Women frequently compare receipts with friends. They workshop profiles, first messages, outfits, and safety plans. This creates faster learning loops. Lessons spread quickly across the group, which means fewer repeated mistakes and more calibrated expectations.

Platform literacy

On apps, small details matter. Photo order, prompts, timing, reply length, and off ramp to a date all change outcomes. Women often iterate these elements more, ask for feedback, and A/B test without calling it that. The result feels like intuition, but it is often quiet experimentation.

Reputation and consequence sensitivity

Women face harsher judgment for dating choices. The upside is sharper risk management. They think through second order effects, avoid messy entanglements, and keep cleaner endings. Clear endings reduce drama, which is a competitive advantage in any social market.

Strategic ambiguity without deception

Being honest does not require revealing everything at once. Many women are skilled at pacing disclosure, which keeps curiosity alive and protects privacy. They share enough to build trust while keeping the early stage light and flexible.

What men can learn from these strengths

  • Write your criteria. Decide three must haves and three dealbreakers.
  • Lead with clarity. Suggest a simple plan with time and place.
  • Screen for fit. Do a short call before meeting if that helps.
  • Respect time. Confirm same day. If plans change, communicate early.
  • Create safety by default. Choose public venues, offer checkouts, and accept no with grace.
  • Use your network. Ask trusted friends to review your profile and messages.
  • Pace disclosure. Share something real each interaction and keep it proportionate.
  • Track patterns. If a dynamic repeatedly ends badly, change your inputs.

Common misconceptions

  • “Women have it easy because they get more matches.” More messages do not equal better outcomes. High volume requires more filtering and more safety work.
  • “It is all about looks.” Appearance matters, but reliability, timing, listening, and follow through predict relationship success far better.
  • “Playing hard to get wins.” What actually works is warm boundaries. Friendly, responsive, and selective.
  • “Confidence means being bold.” Real confidence is calm, specific, and respectful.

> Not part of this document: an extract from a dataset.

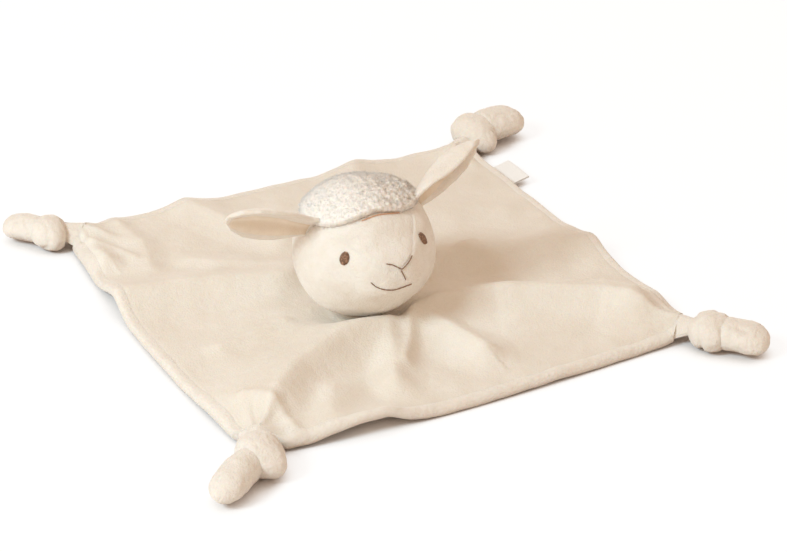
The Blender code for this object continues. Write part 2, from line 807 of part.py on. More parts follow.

Building a fairer game for everyone

Dating improves when both sides make it safer and clearer. The basics are simple. Be honest about intentions. Keep your promises. Do not punish people for saying no. End things cleanly. Protect each other’s privacy and reputation. These norms make room for curiosity and reduce fear.

A short starter routine

  1. Clarify your goal for the next three months.
  2. Audit your profile. Swap one photo, tighten prompts, and remove fillers.
  3. Prewrite two openers tailored to your interest.
  4. Set a simple first date template that is easy to schedule and easy to exit.
  5. Debrief each date in two lines. What felt good. What did not. Adjust one thing.

Bottom line

Women often look better at the dating game because they practice skills the game rewards. Communication, boundaries, safety, and collaboration create steady results. Anyone can learn these habits. Bring clarity, kindness, and standards, and your dating life will feel less like a gamble and more like a craft you can improve.